仏教余話

その148
実は、最近「三島由紀夫と唯識」で検索し直してみると、先ほどの梅原氏の発言に対して、面白い意見があった。「三島由紀夫研究会メルマガ」というサイトに公開されていたものである。以下に紹介しておこう。
 この梅原氏の書きつけについて、井上隆史氏は、平成24年1月下旬、或る寺院主宰の文化講座の講演会のなかでこうコメントした。
 「梅原さんに訊ねてみたいと思っているのは、その頃三島は黛さんと絶好しているはずなんです。だから、三島が黛さんを通じて梅原さんに聞くということはちょっと不自然だなと思っています。そして、さっき言いましたように(梅原さんは新聞や雑誌などで)つねに三島の唯識理解はおかしいと活字にしておりましたから、あらためて三島が梅原さんに問い合わせたというのは事情を聞いてみないと分からない。そう思っています。」(三島由紀夫と唯識でネット検索、「三島由紀夫研究会メルマガ」というサイトで公開された文章、2013,10/21)

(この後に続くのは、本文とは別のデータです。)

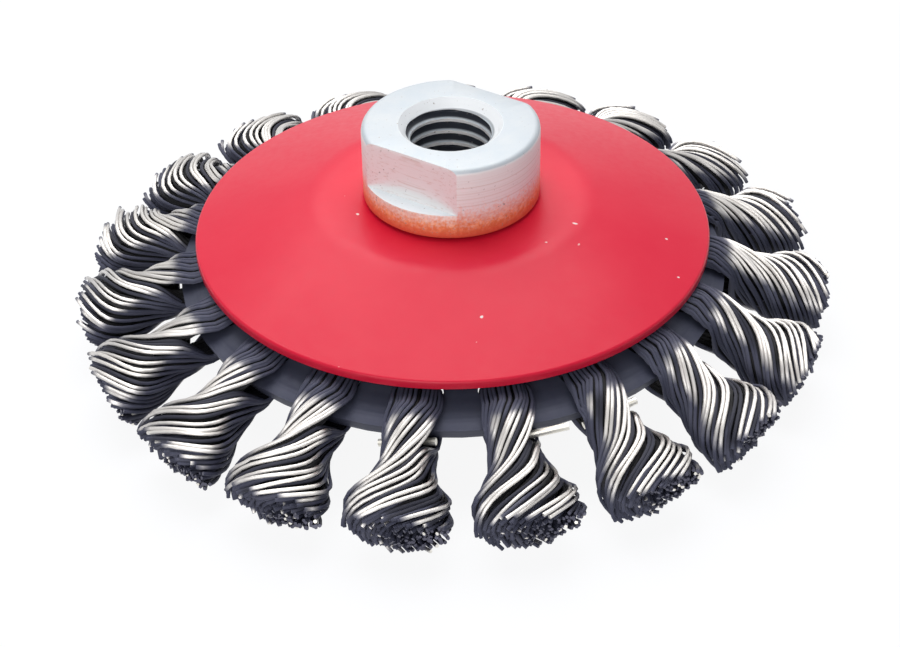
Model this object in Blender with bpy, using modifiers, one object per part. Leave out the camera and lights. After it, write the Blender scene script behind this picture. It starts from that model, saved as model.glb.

状況証拠的にも、梅原氏の記事はおかしなものだということであろう。更に、三島の年少の友人であった、仏教学者松山俊太郎氏の言を引けば、一層、怪訝の想いは募るのである。松山氏は、雑誌月報をこう締めくくっている。
 唯識説を土台とする『豊饒の海』は、三島さんの永遠への飛躍の助走版であった。(松山俊太郎「三島さんと唯識説」『鑑賞 日本現代文学』月報1、昭和55年11月、p.6)
松山氏のエッセイは、三島の「現実喪失感」と唯識とを結びつける含蓄の深いものである。とにかく、仏教の専門家が、『豊饒の海』に唯識の影をはっきり指摘しているのに、それを否定するということは普通では考えられない。さて、梅原氏は、日本仏教の権威として、隠然たる権威を誇っている。世評も高いのであるが、その仏教理解には、とかく、問題が多い。どの辺りが問題視されているのかを、次に示そう。松本史朗博士は、梅原批判を展開した中で、こう述べている。
 彼等〔梅原氏等〕は一様に「仏教が日本精神に順化(醇化・包容同化)された」と言うが、この「順化」が曲者である。つまりウエイトは常に日本精神の方にあり、仏教などはどうでもよいのだ。かくして、日本精神は絶対化される。(松本史朗「仏教と神祇」『縁起と空 如来蔵思想批判』1989所収,p.116の注(12),〔 〕内私の補足)
巷で持て囃されている権威の言葉でも、絶対に、鵜呑みにしないという姿勢を貫けば、梅原という名前に誤魔化されずに済む。これは、何も梅原氏に限ったことではない。中村元博士だろうが、誰だろうが、もし、自分がおかしいと感じたなら、須らく検証してみる、という態度が必要である。そのために、語学とか知識とかが入用になるのである。